Henrik
Henrik

Reputation: 169

Allow filtering function in Cassandra (which choice is correct?)

I am currently trying to model some time series data in base of Cassandra. For example i have a table bigint_table, which was created by following query

**

CREATE TABLE bigint_table (name_id int,tuuid timeuuid, timestamp timestamp, value text, PRIMARY KEY ((name_id),tuuid, timestamp)) WITH CLUSTERING ORDER BY (tuuid asc, timestamp asc)

** tuuid column was added because without it I had problems and I lost some data while inserting them in DB. name_id represents the channel's ID data comes from.tuuid column was added because without it I had problems and I lost some data while inserting them in DB. In one table there are lots of data with the same ID, but they are unique by timestamp and tuuid (values also can be the same sometimes). I consistently execute 2 different queries to get values and timestamps

  1. select value from bigint_table where name_id=6 and timestamp>' 2017-11-01 8:26:47.970+0000' and timestamp<'2017-11-30 8:26:52.048+0000' order by tuuid asc, timestamp asc allow filtering

2.

select timestamp from bigint_table where name_id=6 and timestamp>' 2017-11-01 8:26:47.970+0000' and timestamp<'2017-11-30 8:26:52.048+0000' order by tuuid asc, timestamp asc allow filtering

In this post author says one need to resist the urge to just add ALLOW FILTERING to itand one should think about data, model and what one is trying to do.
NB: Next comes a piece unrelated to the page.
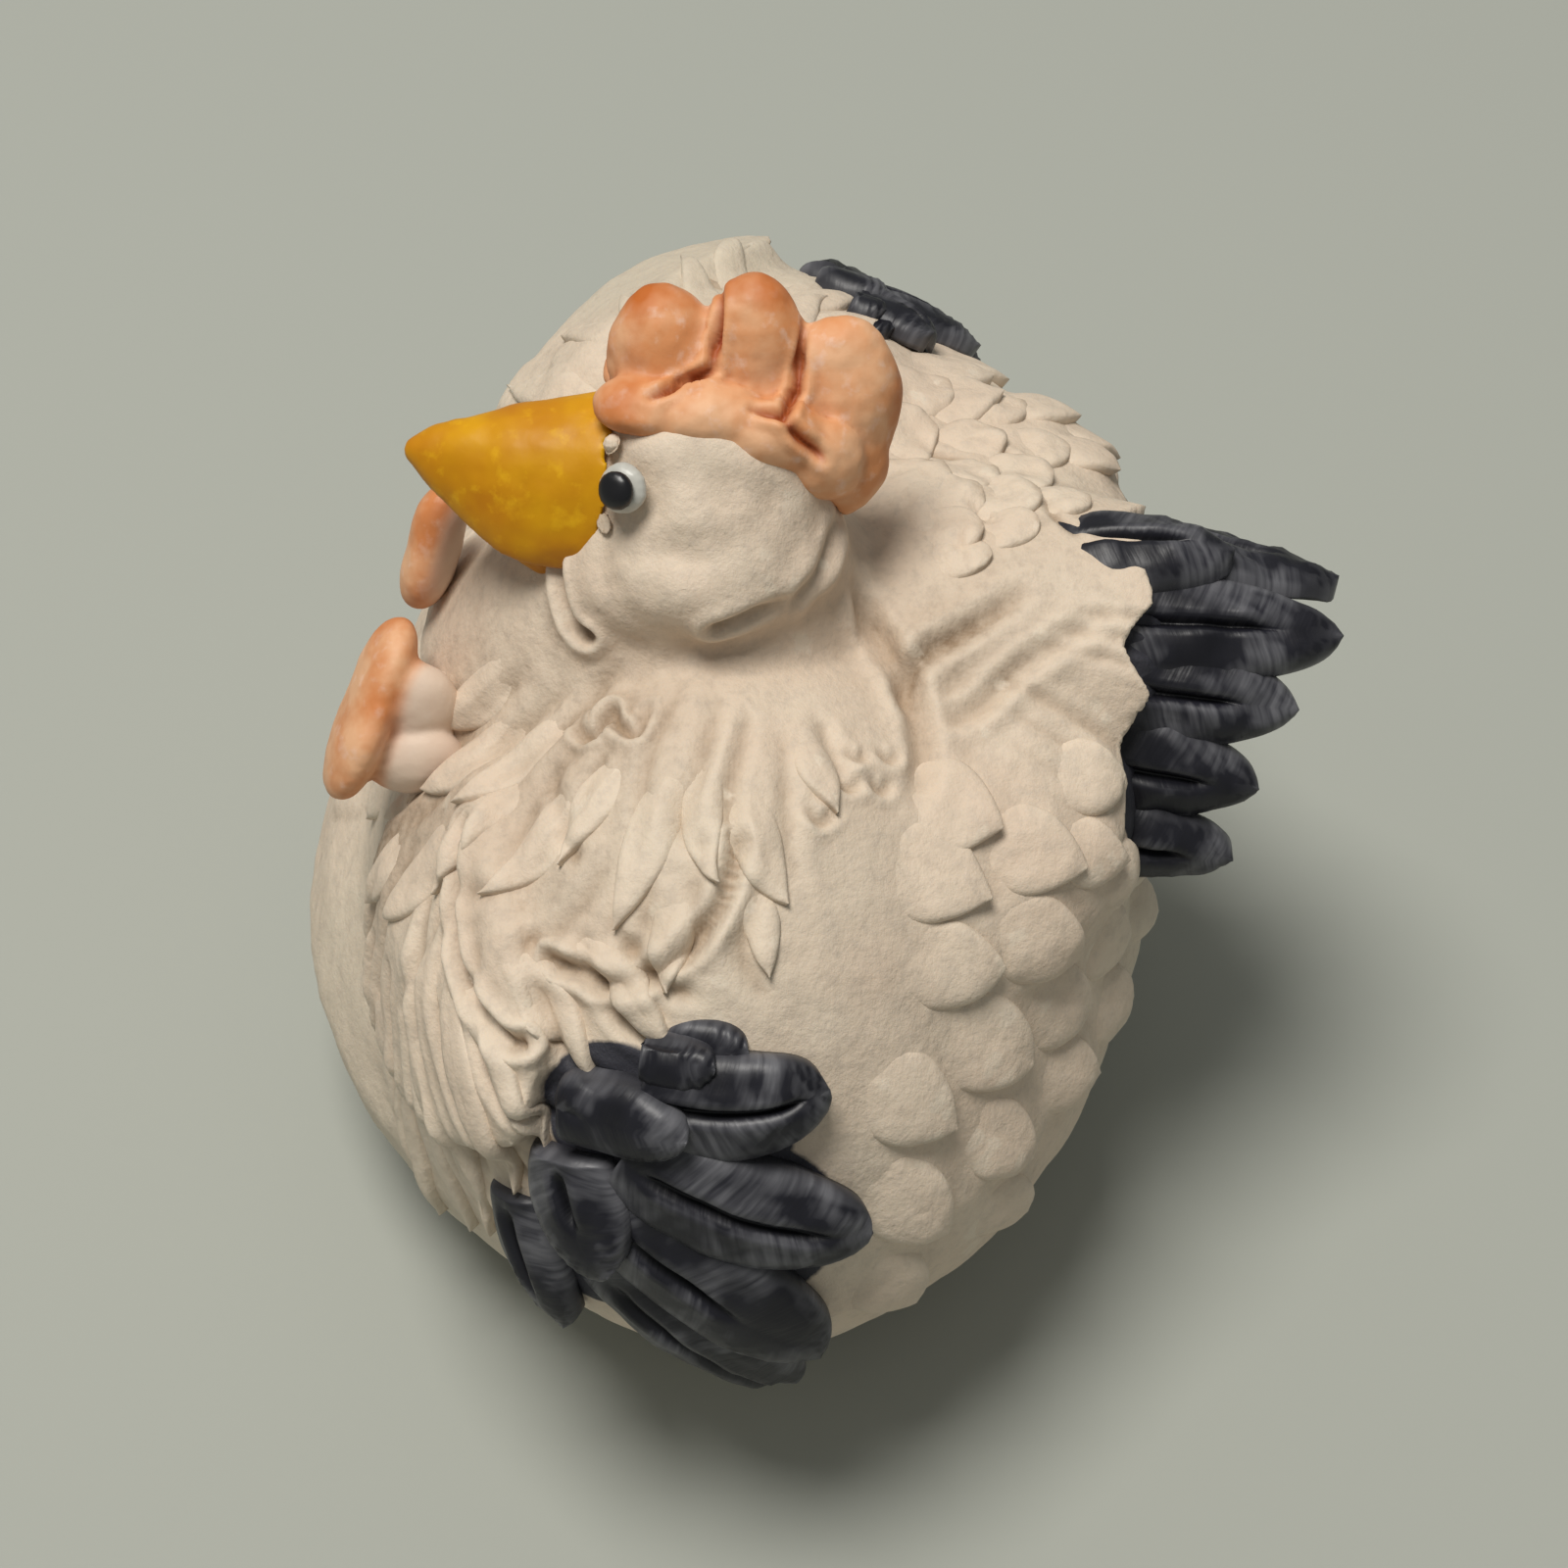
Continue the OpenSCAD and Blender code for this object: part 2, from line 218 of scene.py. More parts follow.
# %% [markdown]
# The white clay is warm and faintly pink, greyer and greener where it was handled. Brown stain and painted
# shade lie in the creases: the sculpting code below writes how deep each point lies in a crease to the
# attribute named stain. The brown could be painted on by hand afterwards, but written this way it follows
# every stroke by itself. Pointiness adds more painted shade in the hollows and a painted highlight on the
# ridges.

# %% White clay
def white_clay():
    paint = Paint("white_clay", 0.62)
    blotches = paint.noise(0.11, detail=3)
    specks = paint.noise(1.3, detail=5, rough=0.7)
    cool = paint.noise(0.035, detail=1)
    base = paint.mix(paint.ramp(blotches, 0.35, 0.68), (0.66, 0.53, 0.41), (0.70, 0.59, 0.465))
    base = paint.mix(paint.math("MULTIPLY", paint.ramp(cool, 0.5, 0.68), 0.5), base, (0.56, 0.52, 0.41))
    base = paint.mix(paint.math("MULTIPLY", paint.ramp(specks, 0.48, 0.72), 0.55), base, (0.50, 0.42, 0.34))
    # Brown stain with painted shade, darker where the sculpting wrote crease depth.
    stain = paint.attribute("stain")
    patchy = paint.math("MULTIPLY", stain, paint.math("ADD", paint.ramp(specks, 0.2, 0.75), 0.25))
    base = paint.mix(paint.ramp(patchy, 0.0, 1.0), base, (0.20, 0.125, 0.065))
    # Painted shade: pointiness turns the hollows brown. Painted highlight: pointiness makes the ridges
    # paler.
    base = paint.mix(paint.math("MULTIPLY", paint.hollow(), 0.6), base, (0.34, 0.24, 0.155))
    base = paint.mix(paint.math("MULTIPLY", paint.hollow(0.51, 0.58), 0.35), base, (0.78, 0.69, 0.56))
    black = paint.attribute("black")
    base = paint.mix(paint.ramp(paint.math("ADD", black, paint.math("MULTIPLY", specks, 0.35)), 0.5, 0.8),
                     base, (0.035, 0.035, 0.045))
    paint.colour(base)
    paint.bump(paint.noise(0.5, detail=5, rough=0.65), 0.30, 0.7)
    paint.bump(specks, 0.08, 0.7)
    paint.shader.inputs["Subsurface Weight"].default_value = 0.06
    paint.shader.inputs["Subsurface Radius"].default_value = (0.0012, 0.0008, 0.0005)
    paint.shader.inputs["Specular IOR Level"].default_value = 0.35
    return paint.material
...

I thought a lot about using ALLOW FILTERING function or not, and I figured out that I have no choice in my case and I need to use it. But those words in post I mentioned above are keeping me in doubt. I would like to know your advise and what do you thnik about my problem. Is there another way to model my data tables, queries of which do not require ALLOW FILTERING? I would be very very thank you for advice.

Upvotes: 0

Views: 794

Answers (1)

Simon Fontana Oscarsson
Simon Fontana Oscarsson

Reputation: 2124

The reason you need allow filtering is because you have the clustering column (tuuid, timestamp)in the wrong order. In this case the data stored first by tuuid and then by timestamp.But you're actually choosing data by timestamp and then ordering by tuuid so Cassandra can't use the indexes that you have specified. The order when you define the primary key matters.